(Bloomberg) -- New Zealand is preparing its health system to cope with an influx Covid-19 patients as it concedes it can’t stamp out the delta variant and begins to transition away from its elimination strategy.
Health Ministry modeling forecasts more than 5,000 cases per week in the Auckland and Northland regions next year, assuming 90% of the eligible population is vaccinated, Health Minister Andrew Little said on Thursday. The figure does not include the rest of the country, where modeling is still being conducted.
“That’s the worst-case scenario, but even at that level the vast bulk of people who would get infected would recover at home, or somewhere else in the community, because the majority will be vaccinated and won’t suffer as badly as those who are unvaccinated,” Little said in an interview with Radio New Zealand.
New Zealand’s health system has not yet been tested by surging Covid cases, but ministers now concede a lockdown in largest city Auckland won’t beat delta and are preparing to ease restrictions as vaccination rates rise.

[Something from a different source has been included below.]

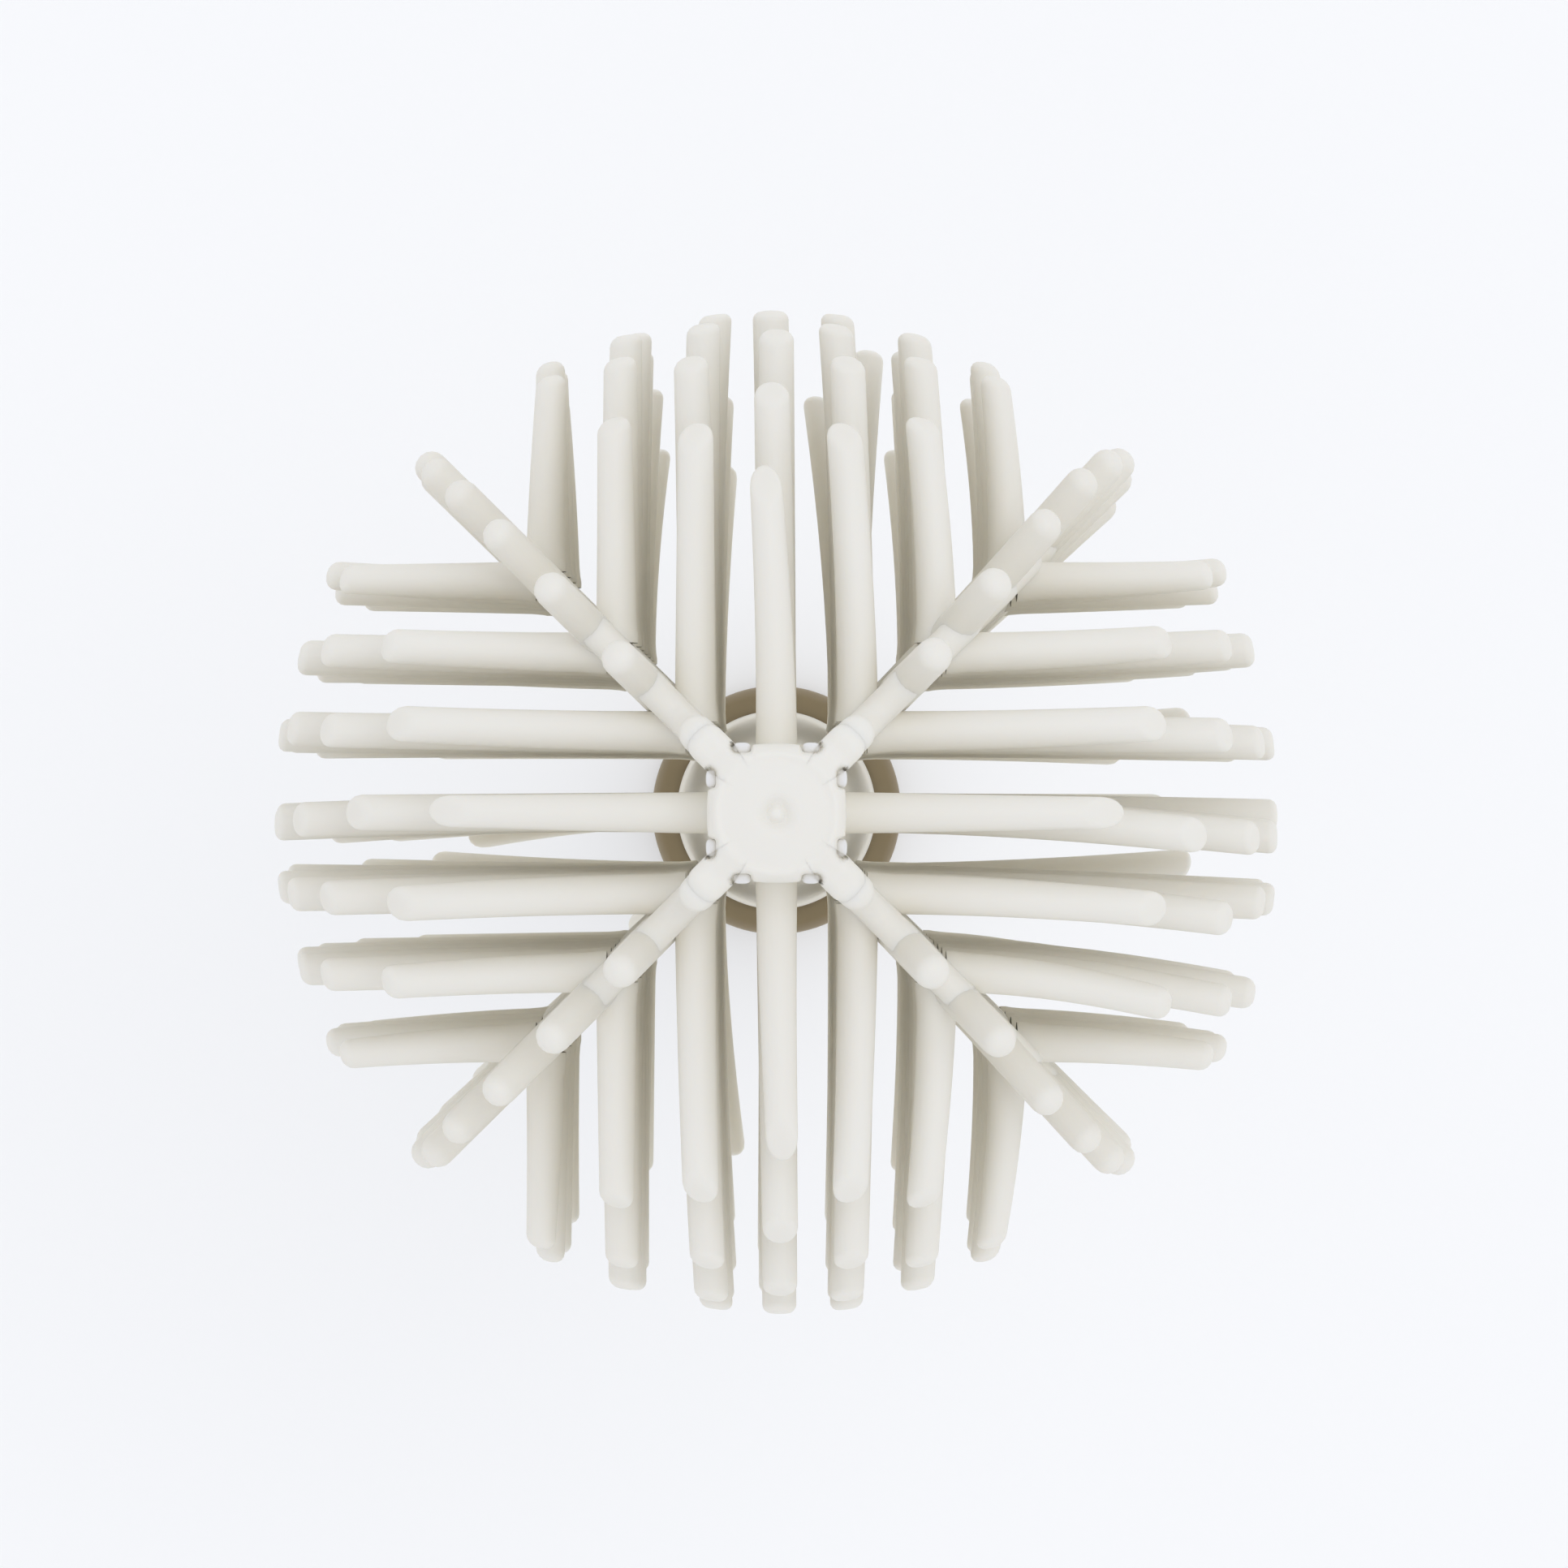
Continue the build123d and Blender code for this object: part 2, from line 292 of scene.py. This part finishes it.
# Single fingers that have set differently from their column
STRAY = {
    ("+Y", -1, 5): -0.5,
    ("+Y", -1, 1): 1.1,
    ("+Y", 0, 8): -0.8,
    ("+Y", 0, 6): -0.35,
    ("+Y", 0, 4): 0.0,
    ("+Y", 1, 5): -0.6,
    ("+Y", 1, 3): -1.4,
    ("+Y", 1, -5): -2.4,
    ("+Y", 1, -3): 1.7,
    ("+X", 0, 8): 0.0,
    ("+X", 0, 6): -1.7,
    ("+X", 0, 4): -2.0,
    ("+X", 0, 2): -2.0,
    ("+X", 1, 7): 0.6,
    ("+X", 1, 5): -0.15,
    ("+X", 1, 3): -0.6,
    ("+X", 1, -5): 1.6,
    ("+X", 3, 1): 1.2,
    ("+X", -1, 5): -2.1,
    ("+X", -1, -5): 1.4,
    ("-X", 0, 4): -0.6,
    ("-X", 0, 2): -0.95,
    ("-X", 3, 1): 0.9,
}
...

Daily new case numbers are worsening, with 71 infections reported Thursday, the most since early September.
Little’s plan marks a pivot away from isolating all Covid patients in government quarantine facilities or hospitals. Little said he’s confident hospitals will have the capacity to cope with acute cases.
“In terms of capacity to respond for additional patients, I’m confident that it is there and the planning is there to make sure we manage that carefully,” he told a news conference.
New Zealand had been one of the last countries in the world pursuing a Covid Zero strategy aimed at eliminating community transmission of the virus. Last week it tentatively moved away from this approach, with Prime Minister Jacinda Ardern acknowledging that “long periods of heavy restrictions have not gotten us to zero cases.”